# Listed records
===============
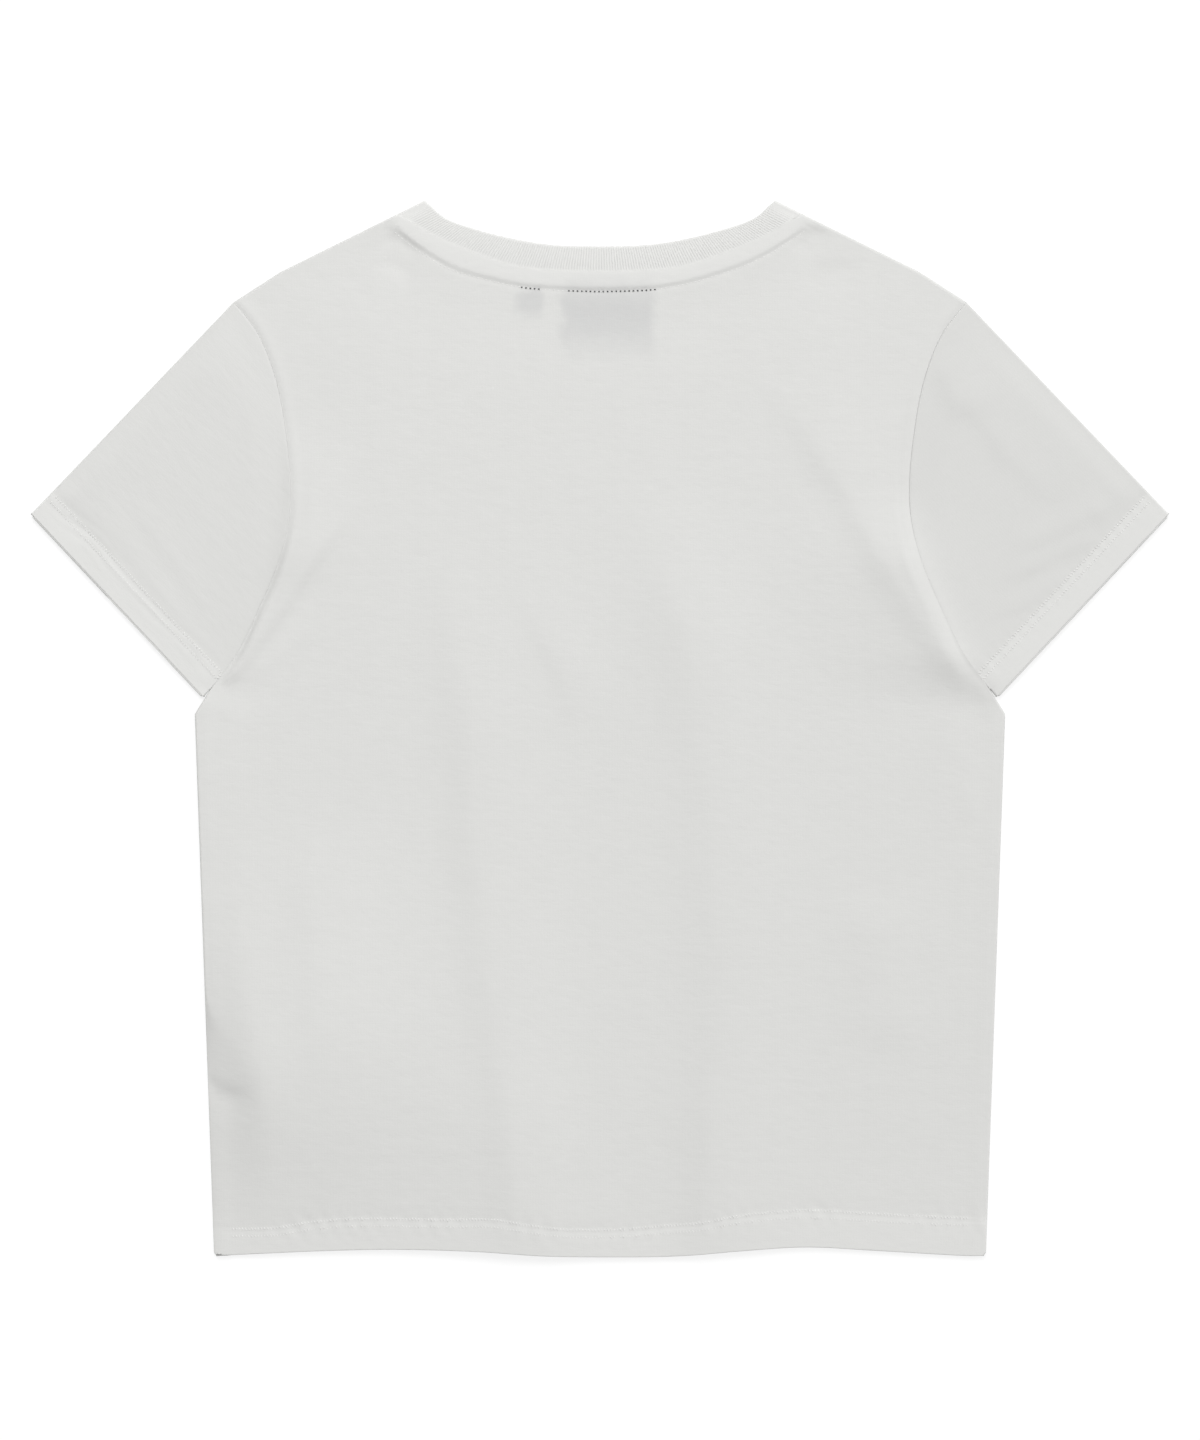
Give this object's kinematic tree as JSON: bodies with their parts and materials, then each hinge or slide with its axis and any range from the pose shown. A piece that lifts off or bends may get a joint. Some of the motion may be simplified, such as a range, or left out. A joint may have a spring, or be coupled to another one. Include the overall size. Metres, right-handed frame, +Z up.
{
  "type": "t-shirt",
  "caption": "Short-sleeved crew-neck t-shirt in plain white cotton jersey, boxy cut, laid flat with its back up, sleeves spread.",
  "frame": {"origin": "on the surface the shirt lies on, under the middle of its laid outline", "axes": "+X across the chest towards the wearer's right, +Y from the hem to the neck, +Z up out of the back of the shirt"},
  "size_m": [0.648, 0.6018, 0.0078],
  "materials": {
    "jersey": "matt single jersey knit, off-white",
    "rib": "matt 1x1 rib knit, off-white",
    "tape": "matt knitted tape, off-white",
    "label": "plain grey woven label, blank"
  },
  "bodies": {
    "root": {"front_panel": "jersey", "back_panel": "jersey", "left_sleeve": "jersey", "right_sleeve": "jersey", "neck_rib": "rib", "back_neck_tape": "tape", "main_label": "label", "size_label": "label"}
  },
  "joints": []
}
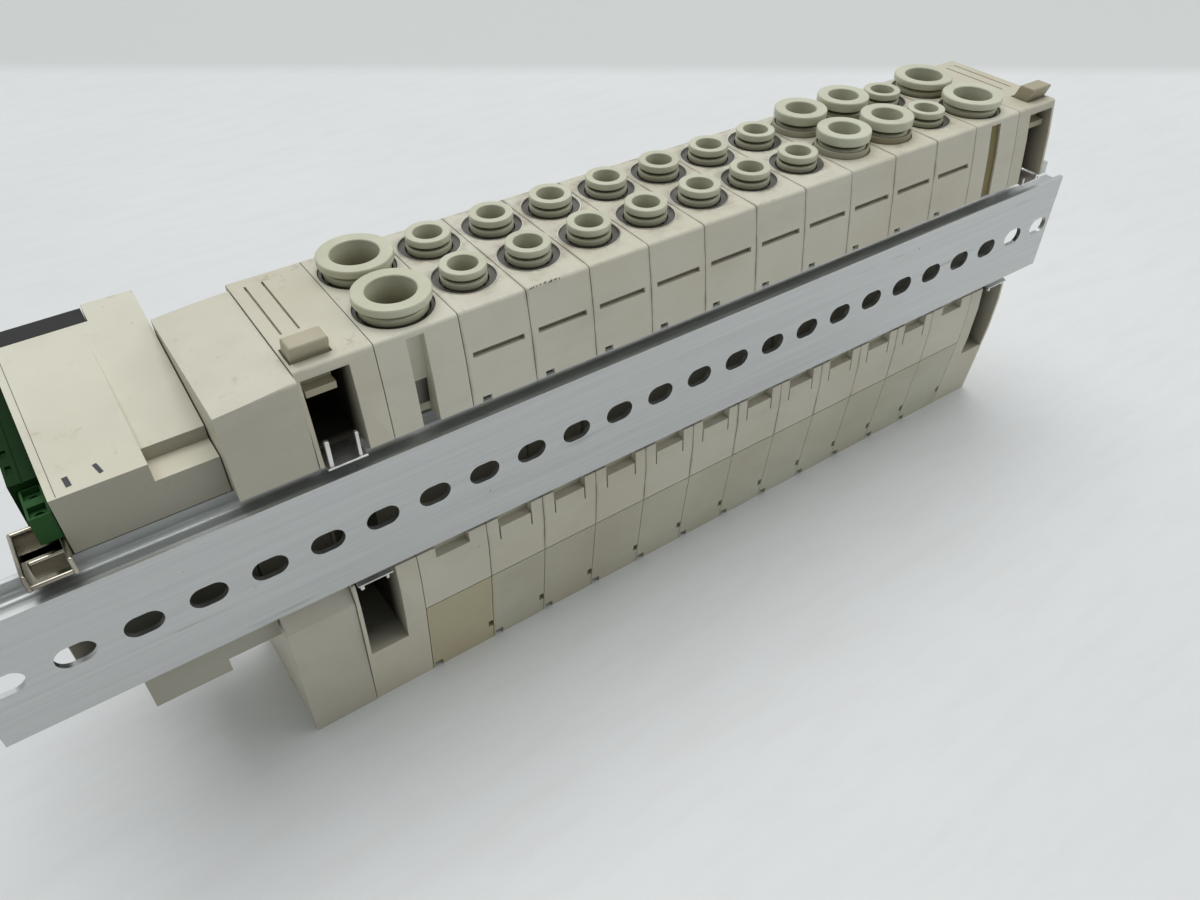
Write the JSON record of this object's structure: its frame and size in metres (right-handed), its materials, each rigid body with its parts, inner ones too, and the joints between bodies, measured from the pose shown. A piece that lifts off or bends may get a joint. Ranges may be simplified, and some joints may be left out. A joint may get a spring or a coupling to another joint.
{
  "type": "pneumatic valve island",
  "caption": "Rail-mounted pneumatic valve island: a row of valve stations with push-in tube ports, supply blocks, clamp ends and a wired interface unit.",
  "frame": {"origin": "middle of the rail's slot line on its rear face", "axes": "+X along the rail to the end without interface unit, +Y from the rail to the valves, +Z to the tube ports"},
  "size_m": [0.3104, 0.078, 0.1102],
  "materials": {
    "rail_aluminium": "brushed along its length",
    "nickel_sheet": "nickel plated sheet",
    "interface_plastic": "moulded, yellowed",
    "black_plastic": "smooth moulded",
    "green_plastic": "moulded",
    "dark_green_plastic": "moulded",
    "cartridge_metal": "dark disc with a bright rim",
    "tan_plastic": "moulded, browned with age",
    "screw_steel": "zinc plated",
    "ivory_plastic": "moulded, fine texture",
    "bush_plastic": "moulded",
    "valve_plastic": "moulded"
  },
  "bodies": {
    "island": {"din_rail": "rail_aluminium", "rail_end_stop": "nickel_sheet", "interface_housing": "interface_plastic", "interface_window_cover": "black_plastic", "terminal_header": "green_plastic", "terminal_plug": "dark_green_plastic", "connector_cover": "ivory_plastic", "end_block_left": "ivory_plastic", "end_block_right": "ivory_plastic", "supply_block_left": "ivory_plastic", "supply_block_right": "ivory_plastic", "port_cartridges": "cartridge_metal", "wiring_blocks": "tan_plastic", "valve_screws": "screw_steel", "station_block_01": "ivory_plastic", "valve_01": "valve_plastic", "station_block_02": "ivory_plastic", "valve_02": "valve_plastic", "station_block_03": "ivory_plastic", "valve_03": "valve_plastic", "station_block_04": "ivory_plastic", "valve_04": "valve_plastic", "station_block_05": "ivory_plastic", "valve_05": "valve_plastic", "station_block_06": "ivory_plastic", "valve_06": "valve_plastic", "station_block_07": "ivory_plastic", "valve_07": "valve_plastic", "station_block_08": "ivory_plastic", "valve_08": "valve_plastic", "station_block_09": "ivory_plastic", "valve_09": "valve_plastic", "station_block_10": "ivory_plastic", "valve_10": "valve_plastic"},
    "release_bush_01_near": {"release_bush_01_near": "bush_plastic"},
    "release_bush_01_far": {"release_bush_01_far": "bush_plastic"},
    "release_bush_02_near": {"release_bush_02_near": "bush_plastic"},
    "release_bush_02_far": {"release_bush_02_far": "bush_plastic"},
    "release_bush_03_near": {"release_bush_03_near": "bush_plastic"},
    "release_bush_03_far": {"release_bush_03_far": "bush_plastic"},
    "release_bush_04_near": {"release_bush_04_near": "bush_plastic"},
    "release_bush_04_far": {"release_bush_04_far": "bush_plastic"},
    "release_bush_05_near": {"release_bush_05_near": "bush_plastic"},
    "release_bush_05_far": {"release_bush_05_far": "bush_plastic"},
    "release_bush_06_near": {"release_bush_06_near": "bush_plastic"},
    "release_bush_06_far": {"release_bush_06_far": "bush_plastic"},
    "release_bush_07_near": {"release_bush_07_near": "bush_plastic"},
    "release_bush_07_far": {"release_bush_07_far": "bush_plastic"},
    "release_bush_08_near": {"release_bush_08_near": "bush_plastic"},
    "release_bush_08_far": {"release_bush_08_far": "bush_plastic"},
    "release_bush_09_near": {"release_bush_09_near": "bush_plastic"},
    "release_bush_09_far": {"release_bush_09_far": "bush_plastic"},
    "release_bush_10_near": {"release_bush_10_near": "bush_plastic"},
    "release_bush_10_far": {"release_bush_10_far": "bush_plastic"},
    "release_bush_left_near": {"release_bush_left_near": "bush_plastic"},
    "release_bush_left_far": {"release_bush_left_far": "bush_plastic"},
    "release_bush_right_near": {"release_bush_right_near": "bush_plastic"},
    "release_bush_right_far": {"release_bush_right_far": "bush_plastic"},
    "clamp_button_left": {"clamp_button_left": "ivory_plastic"},
    "clamp_button_right": {"clamp_button_right": "ivory_plastic"}
  },
  "joints": [
    {"name": "release_01_near", "type": "slide", "parent": "island", "child": "release_bush_01_near", "axis": [0, 0, -1], "range_m": [0, 0.0012], "stiffness_N_per_m": 800},
    {"name": "release_01_far", "type": "slide", "parent": "island", "child": "release_bush_01_far", "axis": [0, 0, -1], "range_m": [0, 0.0012], "stiffness_N_per_m": 800},
    {"name": "release_02_near", "type": "slide", "parent": "island", "child": "release_bush_02_near", "axis": [0, 0, -1], "range_m": [0, 0.0012], "stiffness_N_per_m": 800},
    {"name": "release_02_far", "type": "slide", "parent": "island", "child": "release_bush_02_far", "axis": [0, 0, -1], "range_m": [0, 0.0012], "stiffness_N_per_m": 800},
    {"name": "release_03_near", "type": "slide", "parent": "island", "child": "release_bush_03_near", "axis": [0, 0, -1], "range_m": [0, 0.0012], "stiffness_N_per_m": 800},
    {"name": "release_03_far", "type": "slide", "parent": "island", "child": "release_bush_03_far", "axis": [0, 0, -1], "range_m": [0, 0.0012], "stiffness_N_per_m": 800},
    {"name": "release_04_near", "type": "slide", "parent": "island", "child": "release_bush_04_near", "axis": [0, 0, -1], "range_m": [0, 0.0012], "stiffness_N_per_m": 800},
    {"name": "release_04_far", "type": "slide", "parent": "island", "child": "release_bush_04_far", "axis": [0, 0, -1], "range_m": [0, 0.0012], "stiffness_N_per_m": 800},
    {"name": "release_05_near", "type": "slide", "parent": "island", "child": "release_bush_05_near", "axis": [0, 0, -1], "range_m": [0, 0.0012], "stiffness_N_per_m": 800},
    {"name": "release_05_far", "type": "slide", "parent": "island", "child": "release_bush_05_far", "axis": [0, 0, -1], "range_m": [0, 0.0012], "stiffness_N_per_m": 800},
    {"name": "release_06_near", "type": "slide", "parent": "island", "child": "release_bush_06_near", "axis": [0, 0, -1], "range_m": [0, 0.0012], "stiffness_N_per_m": 800},
    {"name": "release_06_far", "type": "slide", "parent": "island", "child": "release_bush_06_far", "axis": [0, 0, -1], "range_m": [0, 0.0012], "stiffness_N_per_m": 800},
    {"name": "release_07_near", "type": "slide", "parent": "island", "child": "release_bush_07_near", "axis": [0, 0, -1], "range_m": [0, 0.0012], "stiffness_N_per_m": 800},
    {"name": "release_07_far", "type": "slide", "parent": "island", "child": "release_bush_07_far", "axis": [0, 0, -1], "range_m": [0, 0.0012], "stiffness_N_per_m": 800},
    {"name": "release_08_near", "type": "slide", "parent": "island", "child": "release_bush_08_near", "axis": [0, 0, -1], "range_m": [0, 0.0012], "stiffness_N_per_m": 800},
    {"name": "release_08_far", "type": "slide", "parent": "island", "child": "release_bush_08_far", "axis": [0, 0, -1], "range_m": [0, 0.0012], "stiffness_N_per_m": 800},
    {"name": "release_09_near", "type": "slide", "parent": "island", "child": "release_bush_09_near", "axis": [0, 0, -1], "range_m": [0, 0.0012], "stiffness_N_per_m": 800},
    {"name": "release_09_far", "type": "slide", "parent": "island", "child": "release_bush_09_far", "axis": [0, 0, -1], "range_m": [0, 0.0012], "stiffness_N_per_m": 800},
    {"name": "release_10_near", "type": "slide", "parent": "island", "child": "release_bush_10_near", "axis": [0, 0, -1], "range_m": [0, 0.0012], "stiffness_N_per_m": 800},
    {"name": "release_10_far", "type": "slide", "parent": "island", "child": "release_bush_10_far", "axis": [0, 0, -1], "range_m": [0, 0.0012], "stiffness_N_per_m": 800},
    {"name": "release_left_near", "type": "slide", "parent": "island", "child": "release_bush_left_near", "axis": [0, 0, -1], "range_m": [0, 0.0012], "stiffness_N_per_m": 800},
    {"name": "release_left_far", "type": "slide", "parent": "island", "child": "release_bush_left_far", "axis": [0, 0, -1], "range_m": [0, 0.0012], "stiffness_N_per_m": 800},
    {"name": "release_right_near", "type": "slide", "parent": "island", "child": "release_bush_right_near", "axis": [0, 0, -1], "range_m": [0, 0.0012], "stiffness_N_per_m": 800},
    {"name": "release_right_far", "type": "slide", "parent": "island", "child": "release_bush_right_far", "axis": [0, 0, -1], "range_m": [0, 0.0012], "stiffness_N_per_m": 800},
    {"name": "clamp_press_left", "type": "slide", "parent": "island", "child": "clamp_button_left", "axis": [0, 0, -1], "range_m": [0, 0.0015], "stiffness_N_per_m": 800},
    {"name": "clamp_press_right", "type": "slide", "parent": "island", "child": "clamp_button_right", "axis": [0, 0, -1], "range_m": [0, 0.0015], "stiffness_N_per_m": 800}
  ]
}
===============
# Instructions for the task
Tally the lines in the listing that hold "joints" and report the number alone.

# Reply to the exercise
3